▶ [Directions] Repeat every line below exactly as it reads.

— Start of Available records —

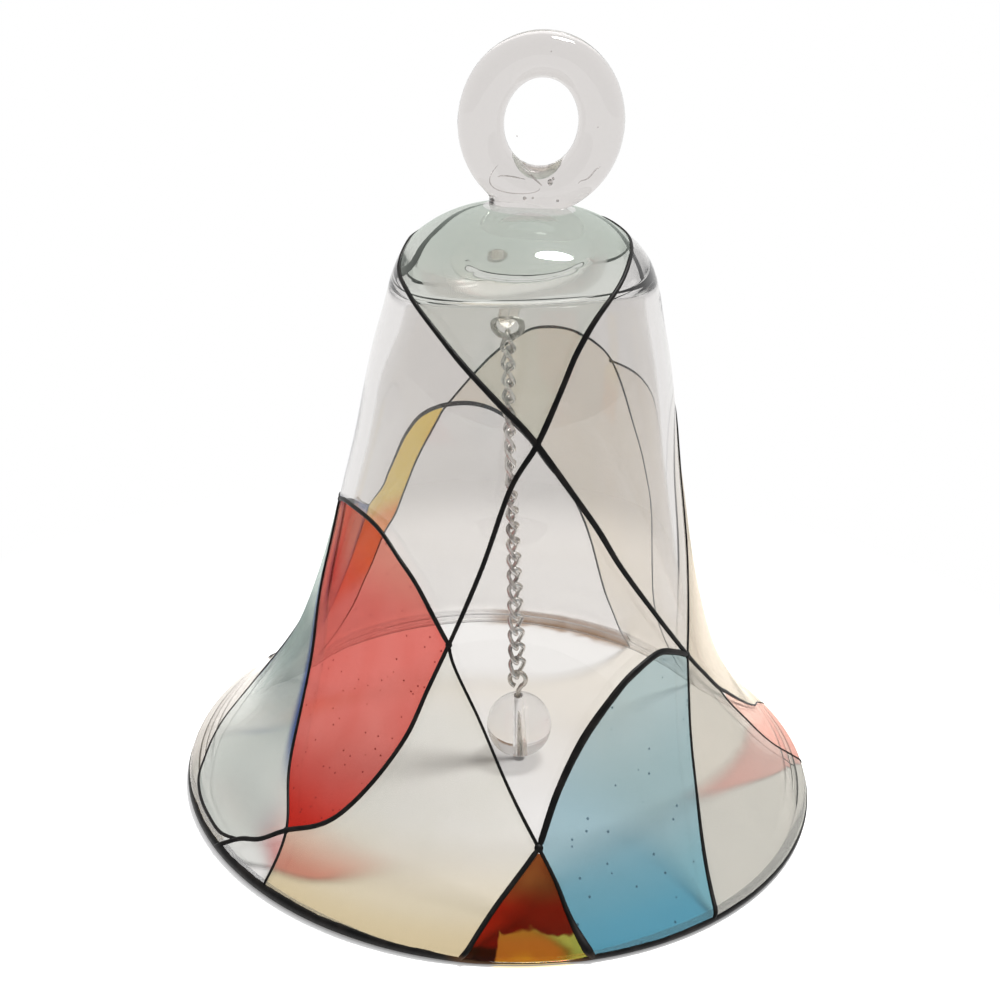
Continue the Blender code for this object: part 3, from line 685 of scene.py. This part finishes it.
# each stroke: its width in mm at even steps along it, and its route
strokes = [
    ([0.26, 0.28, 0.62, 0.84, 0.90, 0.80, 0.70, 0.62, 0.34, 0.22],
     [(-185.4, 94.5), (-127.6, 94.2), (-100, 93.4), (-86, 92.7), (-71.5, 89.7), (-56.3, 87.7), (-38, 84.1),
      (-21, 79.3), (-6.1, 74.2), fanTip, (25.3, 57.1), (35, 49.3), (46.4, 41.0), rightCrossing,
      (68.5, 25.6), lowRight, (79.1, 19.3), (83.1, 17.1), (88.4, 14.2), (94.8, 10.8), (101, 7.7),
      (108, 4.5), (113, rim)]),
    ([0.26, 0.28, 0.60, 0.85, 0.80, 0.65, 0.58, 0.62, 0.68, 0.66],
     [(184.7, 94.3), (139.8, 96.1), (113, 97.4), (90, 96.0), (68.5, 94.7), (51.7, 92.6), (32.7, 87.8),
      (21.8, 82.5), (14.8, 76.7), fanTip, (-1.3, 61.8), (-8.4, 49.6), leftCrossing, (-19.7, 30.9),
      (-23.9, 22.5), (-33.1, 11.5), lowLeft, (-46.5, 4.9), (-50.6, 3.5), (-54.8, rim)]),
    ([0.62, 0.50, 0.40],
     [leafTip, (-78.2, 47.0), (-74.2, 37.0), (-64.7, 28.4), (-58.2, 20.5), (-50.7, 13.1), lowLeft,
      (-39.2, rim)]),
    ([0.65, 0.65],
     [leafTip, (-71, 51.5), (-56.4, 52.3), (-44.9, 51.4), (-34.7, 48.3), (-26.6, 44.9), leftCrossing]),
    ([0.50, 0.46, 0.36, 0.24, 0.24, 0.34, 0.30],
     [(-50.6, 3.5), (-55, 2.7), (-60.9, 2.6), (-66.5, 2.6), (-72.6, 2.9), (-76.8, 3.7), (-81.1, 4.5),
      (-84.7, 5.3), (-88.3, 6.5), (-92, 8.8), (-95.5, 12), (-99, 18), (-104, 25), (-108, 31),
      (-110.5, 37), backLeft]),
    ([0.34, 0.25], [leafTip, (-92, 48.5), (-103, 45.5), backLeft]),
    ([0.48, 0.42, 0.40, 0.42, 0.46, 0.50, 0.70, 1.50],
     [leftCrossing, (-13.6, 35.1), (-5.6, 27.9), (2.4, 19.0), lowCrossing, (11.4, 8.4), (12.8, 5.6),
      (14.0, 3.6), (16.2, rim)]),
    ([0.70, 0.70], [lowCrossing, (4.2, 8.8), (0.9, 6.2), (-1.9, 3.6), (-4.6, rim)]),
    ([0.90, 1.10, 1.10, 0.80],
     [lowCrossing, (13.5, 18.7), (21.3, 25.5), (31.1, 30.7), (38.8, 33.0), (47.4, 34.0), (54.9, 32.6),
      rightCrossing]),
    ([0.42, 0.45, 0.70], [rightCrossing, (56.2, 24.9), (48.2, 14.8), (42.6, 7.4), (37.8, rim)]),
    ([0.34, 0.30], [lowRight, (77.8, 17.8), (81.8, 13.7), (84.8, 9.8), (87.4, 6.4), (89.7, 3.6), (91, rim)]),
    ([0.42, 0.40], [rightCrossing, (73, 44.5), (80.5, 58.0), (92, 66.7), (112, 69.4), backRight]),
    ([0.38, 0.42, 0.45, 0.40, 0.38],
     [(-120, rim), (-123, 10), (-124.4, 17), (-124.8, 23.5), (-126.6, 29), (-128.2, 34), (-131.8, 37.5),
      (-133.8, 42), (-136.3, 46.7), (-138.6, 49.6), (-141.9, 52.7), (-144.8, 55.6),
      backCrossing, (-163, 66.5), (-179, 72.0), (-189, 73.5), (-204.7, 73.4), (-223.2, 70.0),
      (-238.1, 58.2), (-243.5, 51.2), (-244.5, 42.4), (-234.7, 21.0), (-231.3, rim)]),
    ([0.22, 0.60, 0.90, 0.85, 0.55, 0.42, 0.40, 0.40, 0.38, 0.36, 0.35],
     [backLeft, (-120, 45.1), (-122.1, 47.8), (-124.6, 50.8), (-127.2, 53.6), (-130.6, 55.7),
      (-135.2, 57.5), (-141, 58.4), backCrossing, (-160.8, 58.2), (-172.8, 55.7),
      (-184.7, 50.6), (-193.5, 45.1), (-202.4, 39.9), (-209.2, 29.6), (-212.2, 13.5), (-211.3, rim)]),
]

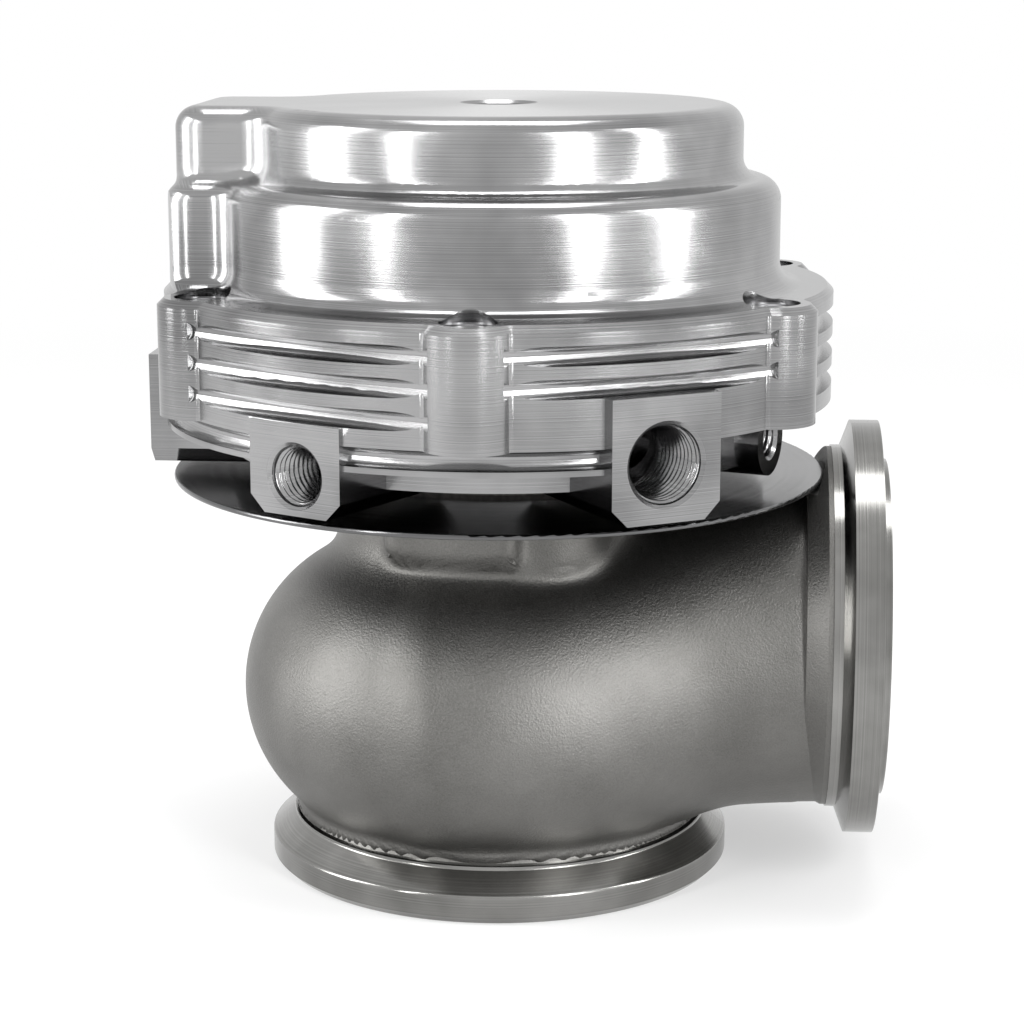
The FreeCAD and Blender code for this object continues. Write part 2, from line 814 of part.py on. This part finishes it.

— End of Available records —

▶ [Expected answer]
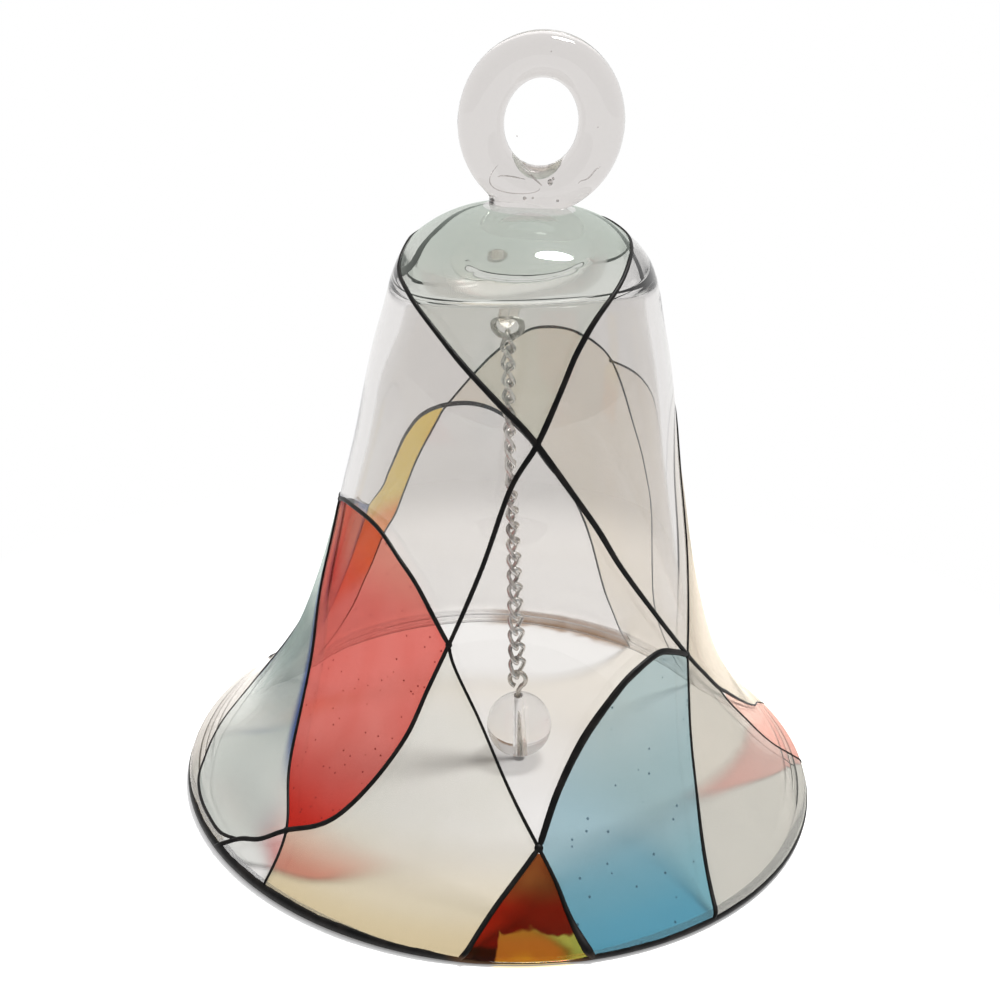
Continue the Blender code for this object: part 3, from line 685 of scene.py. This part finishes it.
# each stroke: its width in mm at even steps along it, and its route
strokes = [
    ([0.26, 0.28, 0.62, 0.84, 0.90, 0.80, 0.70, 0.62, 0.34, 0.22],
     [(-185.4, 94.5), (-127.6, 94.2), (-100, 93.4), (-86, 92.7), (-71.5, 89.7), (-56.3, 87.7), (-38, 84.1),
      (-21, 79.3), (-6.1, 74.2), fanTip, (25.3, 57.1), (35, 49.3), (46.4, 41.0), rightCrossing,
      (68.5, 25.6), lowRight, (79.1, 19.3), (83.1, 17.1), (88.4, 14.2), (94.8, 10.8), (101, 7.7),
      (108, 4.5), (113, rim)]),
    ([0.26, 0.28, 0.60, 0.85, 0.80, 0.65, 0.58, 0.62, 0.68, 0.66],
     [(184.7, 94.3), (139.8, 96.1), (113, 97.4), (90, 96.0), (68.5, 94.7), (51.7, 92.6), (32.7, 87.8),
      (21.8, 82.5), (14.8, 76.7), fanTip, (-1.3, 61.8), (-8.4, 49.6), leftCrossing, (-19.7, 30.9),
      (-23.9, 22.5), (-33.1, 11.5), lowLeft, (-46.5, 4.9), (-50.6, 3.5), (-54.8, rim)]),
    ([0.62, 0.50, 0.40],
     [leafTip, (-78.2, 47.0), (-74.2, 37.0), (-64.7, 28.4), (-58.2, 20.5), (-50.7, 13.1), lowLeft,
      (-39.2, rim)]),
    ([0.65, 0.65],
     [leafTip, (-71, 51.5), (-56.4, 52.3), (-44.9, 51.4), (-34.7, 48.3), (-26.6, 44.9), leftCrossing]),
    ([0.50, 0.46, 0.36, 0.24, 0.24, 0.34, 0.30],
     [(-50.6, 3.5), (-55, 2.7), (-60.9, 2.6), (-66.5, 2.6), (-72.6, 2.9), (-76.8, 3.7), (-81.1, 4.5),
      (-84.7, 5.3), (-88.3, 6.5), (-92, 8.8), (-95.5, 12), (-99, 18), (-104, 25), (-108, 31),
      (-110.5, 37), backLeft]),
    ([0.34, 0.25], [leafTip, (-92, 48.5), (-103, 45.5), backLeft]),
    ([0.48, 0.42, 0.40, 0.42, 0.46, 0.50, 0.70, 1.50],
     [leftCrossing, (-13.6, 35.1), (-5.6, 27.9), (2.4, 19.0), lowCrossing, (11.4, 8.4), (12.8, 5.6),
      (14.0, 3.6), (16.2, rim)]),
    ([0.70, 0.70], [lowCrossing, (4.2, 8.8), (0.9, 6.2), (-1.9, 3.6), (-4.6, rim)]),
    ([0.90, 1.10, 1.10, 0.80],
     [lowCrossing, (13.5, 18.7), (21.3, 25.5), (31.1, 30.7), (38.8, 33.0), (47.4, 34.0), (54.9, 32.6),
      rightCrossing]),
    ([0.42, 0.45, 0.70], [rightCrossing, (56.2, 24.9), (48.2, 14.8), (42.6, 7.4), (37.8, rim)]),
    ([0.34, 0.30], [lowRight, (77.8, 17.8), (81.8, 13.7), (84.8, 9.8), (87.4, 6.4), (89.7, 3.6), (91, rim)]),
    ([0.42, 0.40], [rightCrossing, (73, 44.5), (80.5, 58.0), (92, 66.7), (112, 69.4), backRight]),
    ([0.38, 0.42, 0.45, 0.40, 0.38],
     [(-120, rim), (-123, 10), (-124.4, 17), (-124.8, 23.5), (-126.6, 29), (-128.2, 34), (-131.8, 37.5),
      (-133.8, 42), (-136.3, 46.7), (-138.6, 49.6), (-141.9, 52.7), (-144.8, 55.6),
      backCrossing, (-163, 66.5), (-179, 72.0), (-189, 73.5), (-204.7, 73.4), (-223.2, 70.0),
      (-238.1, 58.2), (-243.5, 51.2), (-244.5, 42.4), (-234.7, 21.0), (-231.3, rim)]),
    ([0.22, 0.60, 0.90, 0.85, 0.55, 0.42, 0.40, 0.40, 0.38, 0.36, 0.35],
     [backLeft, (-120, 45.1), (-122.1, 47.8), (-124.6, 50.8), (-127.2, 53.6), (-130.6, 55.7),
      (-135.2, 57.5), (-141, 58.4), backCrossing, (-160.8, 58.2), (-172.8, 55.7),
      (-184.7, 50.6), (-193.5, 45.1), (-202.4, 39.9), (-209.2, 29.6), (-212.2, 13.5), (-211.3, rim)]),
]

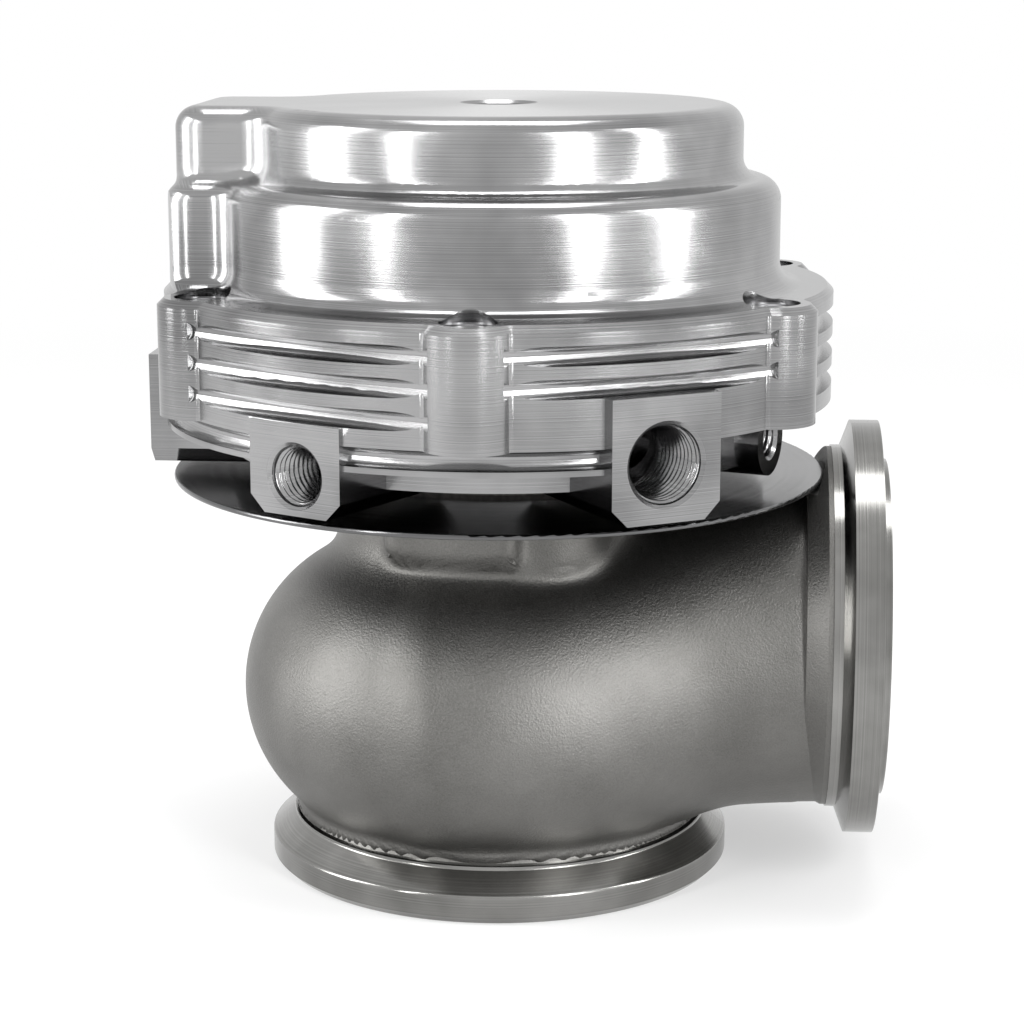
The FreeCAD and Blender code for this object continues. Write part 2, from line 814 of part.py on. This part finishes it.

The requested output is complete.